■ STATED TASK ■
Provide the data again in its entirety, exactly as given.

■ DATASET EXTRACT ■
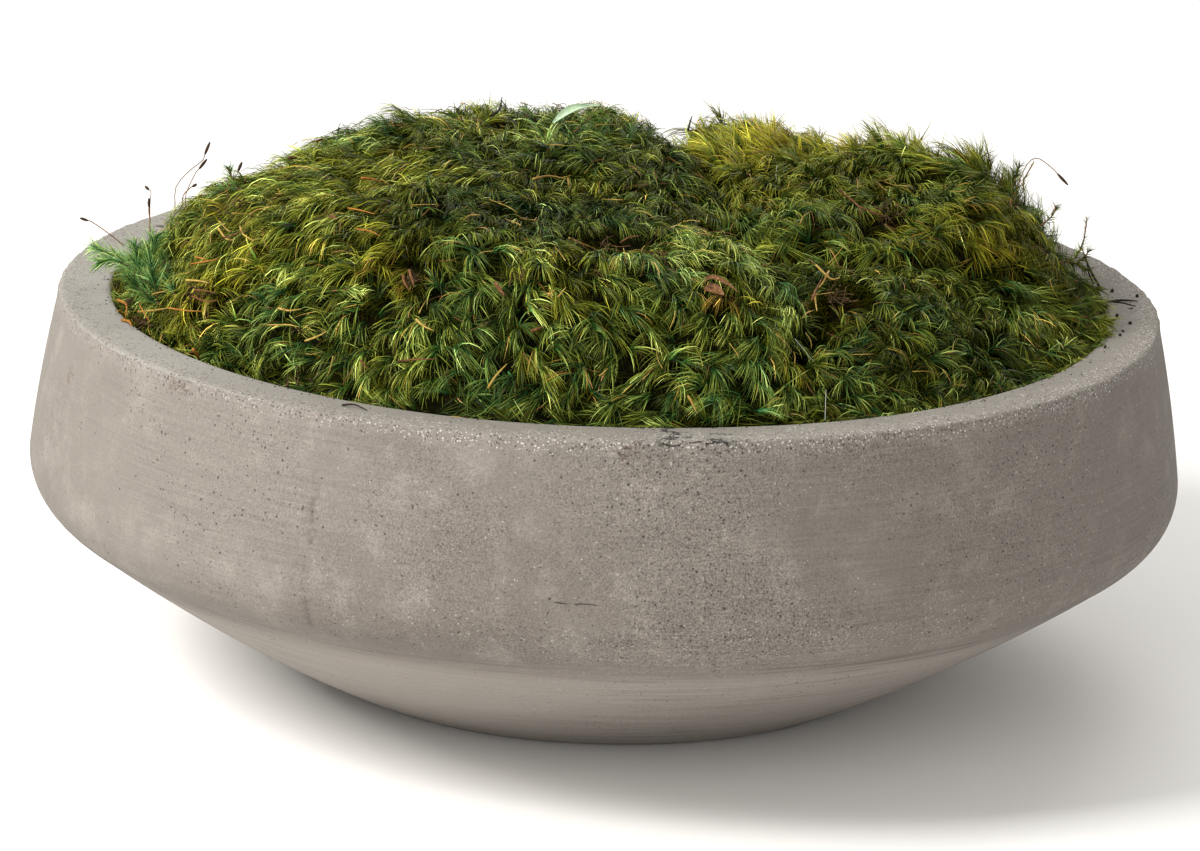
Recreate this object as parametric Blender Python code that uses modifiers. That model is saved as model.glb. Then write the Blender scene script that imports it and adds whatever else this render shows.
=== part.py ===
# A moss clump in a low, round concrete bowl.
# Metres, +Z up. The origin is the centre of the bowl's flat underside, and -Y faces the viewer.

import math

import bmesh
import bpy
from mathutils import Vector, noise

# Bowl: a thick wall, widest a little above half its height
BOWL_HEIGHT = 0.132
RIM_RADIUS = 0.1905
WIDEST_RADIUS = 0.200
WIDEST_HEIGHT = 0.076
SHOULDER_RADIUS = 0.189
SHOULDER_HEIGHT = 0.0565
FOOT_RADIUS = 0.099
WALL = 0.0185
FLOOR_THICKNESS = 0.018
RIM_EDGE_ROUNDING = 0.003
FOOT_EDGE_ROUNDING = 0.003
BAND_BULGE = 0.0008
FLANK_BULGE = 0.0024
TURN_STEPS = 56

# The bend under the band: how far its pull lies outside the widest radius and over the shoulder
BEND_OUT = 0.0008
BEND_UP = 0.0078

# Inside of the bowl: how far its floor stops short of the foot's radius, how far its shoulder lies
# outside and over the outer one less the wall, and how much higher it is widest
FLOOR_SHORT = 0.010
INNER_SHOULDER_OUT = 0.001
INNER_SHOULDER_UP = 0.009
INNER_WIDEST_UP = 0.004
INNER_BEND_UP = 0.006

# Soil: fills the bowl and is heaped under the moss
SOIL_EDGE_HEIGHT = 0.113
SOIL_CROWN = 0.028
SOIL_RINGS = 6
GAP = 0.0003

# Moss: three clumps pressed together, parted by two folds
FOLD_GAP = 0.0006
LEFT_FOLD_DEPTH = 0.010
CROSS_FOLD_DEPTH = 0.008
FOLD_WIDTH = 0.030
EDGE_DEPTH = 0.004
LUMP_SIZE = 0.040
LUMP_HEIGHT = 0.016
TUFT_SIZE = 0.018
TUFT_HEIGHT = 0.0045
LUMP_START = 0.018
LUMP_MEAN = 0.2

# Underside of a clump: how far out it stays flat, and how square its edge is
UNDERSIDE_FLATNESS = 6.0
UNDERSIDE_EDGE = 0.25

# The folds, seen from above: where each crosses its axis, its slant, and its wave's depth and turns
LEFT_FOLD = {"at": 0.041, "slant": -0.15, "wave": 0.004, "turns": 34.0}
CROSS_FOLD = {"at": -0.074, "slant": 0.24, "wave": 0.004, "turns": 45.0}

# Widths over which the moss rises from the rim to its crest, towards the right, back, left and front,
# and how round that rise is
SIDE_WIDTHS = (0.040, 0.065, 0.094, 0.056)
SIDE_ROUNDNESS = (1.25, 2.0, 1.9, 2.1)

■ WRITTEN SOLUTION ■
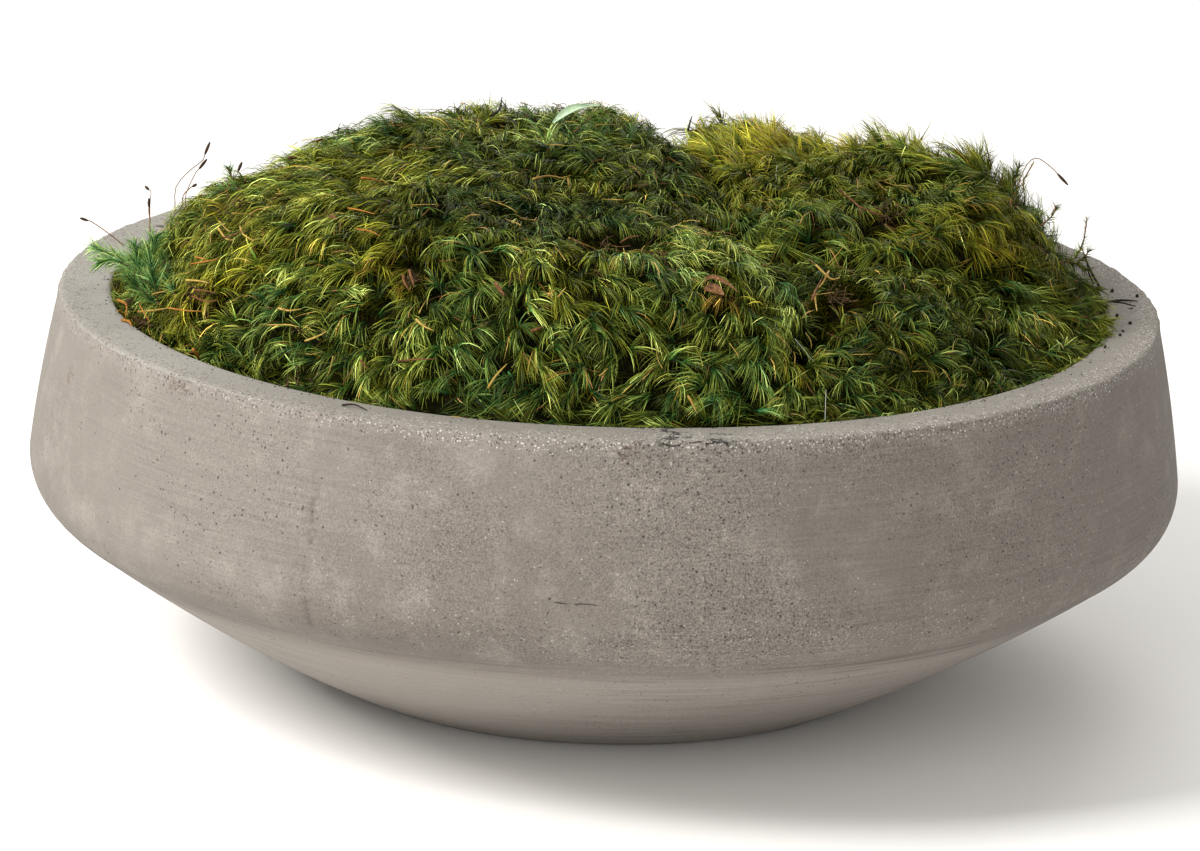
Recreate this object as parametric Blender Python code that uses modifiers. That model is saved as model.glb. Then write the Blender scene script that imports it and adds whatever else this render shows.
=== part.py ===
# A moss clump in a low, round concrete bowl.
# Metres, +Z up. The origin is the centre of the bowl's flat underside, and -Y faces the viewer.

import math

import bmesh
import bpy
from mathutils import Vector, noise

# Bowl: a thick wall, widest a little above half its height
BOWL_HEIGHT = 0.132
RIM_RADIUS = 0.1905
WIDEST_RADIUS = 0.200
WIDEST_HEIGHT = 0.076
SHOULDER_RADIUS = 0.189
SHOULDER_HEIGHT = 0.0565
FOOT_RADIUS = 0.099
WALL = 0.0185
FLOOR_THICKNESS = 0.018
RIM_EDGE_ROUNDING = 0.003
FOOT_EDGE_ROUNDING = 0.003
BAND_BULGE = 0.0008
FLANK_BULGE = 0.0024
TURN_STEPS = 56

# The bend under the band: how far its pull lies outside the widest radius and over the shoulder
BEND_OUT = 0.0008
BEND_UP = 0.0078

# Inside of the bowl: how far its floor stops short of the foot's radius, how far its shoulder lies
# outside and over the outer one less the wall, and how much higher it is widest
FLOOR_SHORT = 0.010
INNER_SHOULDER_OUT = 0.001
INNER_SHOULDER_UP = 0.009
INNER_WIDEST_UP = 0.004
INNER_BEND_UP = 0.006

# Soil: fills the bowl and is heaped under the moss
SOIL_EDGE_HEIGHT = 0.113
SOIL_CROWN = 0.028
SOIL_RINGS = 6
GAP = 0.0003

# Moss: three clumps pressed together, parted by two folds
FOLD_GAP = 0.0006
LEFT_FOLD_DEPTH = 0.010
CROSS_FOLD_DEPTH = 0.008
FOLD_WIDTH = 0.030
EDGE_DEPTH = 0.004
LUMP_SIZE = 0.040
LUMP_HEIGHT = 0.016
TUFT_SIZE = 0.018
TUFT_HEIGHT = 0.0045
LUMP_START = 0.018
LUMP_MEAN = 0.2

# Underside of a clump: how far out it stays flat, and how square its edge is
UNDERSIDE_FLATNESS = 6.0
UNDERSIDE_EDGE = 0.25

# The folds, seen from above: where each crosses its axis, its slant, and its wave's depth and turns
LEFT_FOLD = {"at": 0.041, "slant": -0.15, "wave": 0.004, "turns": 34.0}
CROSS_FOLD = {"at": -0.074, "slant": 0.24, "wave": 0.004, "turns": 45.0}

# Widths over which the moss rises from the rim to its crest, towards the right, back, left and front,
# and how round that rise is
SIDE_WIDTHS = (0.040, 0.065, 0.094, 0.056)
SIDE_ROUNDNESS = (1.25, 2.0, 1.9, 2.1)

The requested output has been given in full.